9. Sponsored Content and Native Advertising
If we ever publish sponsored, paid, or native content, it will be clearly and conspicuously labelled as such (for example, “Sponsored,” “Paid Partnership,” or “Advertisement”) in a way that is unambiguous to a typical reader and consistent with the FTC’s Endorsement Guides and Google’s publisher policies. Sponsored content is held to the same factual-accuracy standards as our editorial content.
10. Conflicts of Interest
Editors and writers must disclose any personal, financial, or professional relationship that could create — or appear to create — a conflict with the subject of an article. Where such a conflict exists, the contributor either recuses from the assignment or the relationship is disclosed in the article.
11. Plagiarism and Originality
We do not plagiarise. Quotations are attributed. Paraphrased ideas are credited to the original source with a link wherever possible. We do not copy-paste material from other publishers, AI outputs, or any other source without proper attribution and rights.
12. Privacy of Sources and Subjects
Where articles include real-world examples, we either use composite or hypothetical scenarios or obtain informed consent for use of real details. We do not identify individuals as having a mental health condition without their explicit, informed permission.
13. Comments and Community
Where comments are enabled, they are moderated. We remove comments that violate our Terms of Service, including comments that are abusive, off-topic, contain personal medical advice to other readers, share private health information, promote self-harm, or are spammy. Persistent violators are blocked.

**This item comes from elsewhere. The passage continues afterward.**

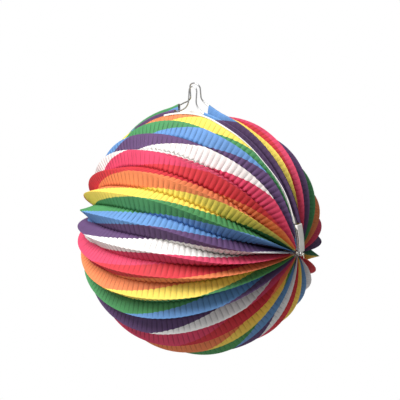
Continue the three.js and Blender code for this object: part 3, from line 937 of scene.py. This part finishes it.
def make_light():
    """A white backdrop, soft light from all round that is weaker from behind, and one large soft lamp."""
    world = bpy.data.worlds.new("studio")
    world.use_nodes = True
    tree = world.node_tree
    surroundings = tree.nodes["Background"]
    towards = tree.nodes.new("ShaderNodeSeparateXYZ")
    dimming = tree.nodes.new("ShaderNodeMapRange")
    dimming.inputs["From Min"].default_value = -1
    dimming.inputs["From Max"].default_value = 1
    dimming.inputs["To Min"].default_value = LIGHT_FROM_FRONT
    dimming.inputs["To Max"].default_value = LIGHT_FROM_BEHIND
    tree.links.new(tree.nodes.new("ShaderNodeTexCoord").outputs["Generated"], towards.inputs[0])
    tree.links.new(towards.outputs["Y"], dimming.inputs["Value"])
    tree.links.new(dimming.outputs["Result"], surroundings.inputs["Strength"])
    backdrop = tree.nodes.new("ShaderNodeBackground")
    seen = tree.nodes.new("ShaderNodeLightPath")
    chosen = tree.nodes.new("ShaderNodeMixShader")
    for background in (surroundings, backdrop):
        background.inputs["Color"].default_value = (1, 1, 1, 1)
    tree.links.new(seen.outputs["Is Camera Ray"], chosen.inputs[0])
    tree.links.new(surroundings.outputs[0], chosen.inputs[1])
    tree.links.new(backdrop.outputs[0], chosen.inputs[2])
    tree.links.new(chosen.outputs[0], tree.nodes["World Output"].inputs["Surface"])
    bpy.context.scene.world = world
    add_softbox("key", azimuth=-18, elevation=50, distance=1.6, size=0.9, power=41)


def direction(azimuth, elevation):
    """The unit vector towards a viewer or lamp: azimuth 0 is in front and 90 on the right."""
    a, e = math.radians(azimuth), math.radians(elevation)
    return Vector((math.sin(a) * math.cos(e), -math.cos(a) * math.cos(e), math.sin(e)))


def add_softbox(name, azimuth, elevation, distance, size, power):
    lamp = bpy.data.lights.new(name, "AREA")
    lamp.size = size
    lamp.energy = power
    place = bpy.data.objects.new(name, lamp)
    towards = direction(azimuth, elevation)
    place.location = Vector(CENTRE) + towards * distance
    place.rotation_mode = "QUATERNION"
    place.rotation_quaternion = towards.to_track_quat("Z", "Y")
    place.visible_camera = False
    bpy.context.scene.collection.objects.link(place)


def make_camera():
    back = direction(CAMERA_AZIMUTH, CAMERA_ELEVATION)
    turned = math.radians(CAMERA_AZIMUTH)
    right = Vector((math.cos(turned), math.sin(turned), 0))
    up = back.cross(right)
    camera = bpy.data.cameras.new("camera")
    camera.lens = CAMERA_LENS
    camera.sensor_width = CAMERA_SENSOR
    camera.clip_end = 50
    place = bpy.data.objects.new("camera", camera)
    place.rotation_mode = "QUATERNION"
    place.rotation_quaternion = back.to_track_quat("Z", "Y")
    place.location = Vector(CENTRE) + back * CAMERA_DISTANCE + right * CAMERA_RIGHT + up * CAMERA_UP
    bpy.context.scene.collection.objects.link(place)
    bpy.context.scene.camera = place
    bpy.context.scene.view_settings.view_transform = "Standard"


make_folds()
for hoop in (FRONT, REAR):
    make_end_facet(hoop)
    make_hoop(hoop)
    make_strip(hoop)
    for hand in ("right", "left"):
        make_sleeve(hoop, hand)
for hand in ("right", "left"):
    make_tape(hand)
    make_thread(hand)
dress_kept_parts()
make_floor()
make_light()
make_camera()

14. Diversity and Inclusion
Mental health affects everyone, but the system serves people unequally. We aim to reflect that reality through inclusive language, attention to underserved populations (including LGBTQ+ communities, communities of colour, rural communities, older adults, people with disabilities, and non-English speakers), and by amplifying perspectives that mainstream coverage often misses.
15. Compliance With Platform Policies
Our content is intended to comply with Google AdSense Program Policies, Google Publisher Policies, Google Publisher Restrictions, and the Inventory and Site Quality requirements applied to publishers using Google Ad Manager. Where Google’s policies prohibit or restrict ad serving on certain content (for example, certain shocking content, dangerous or derogatory content, or content related to the misuse of legal substances), we either avoid that content or, if we do publish it for legitimate educational reasons, we may opt out of monetisation on that page.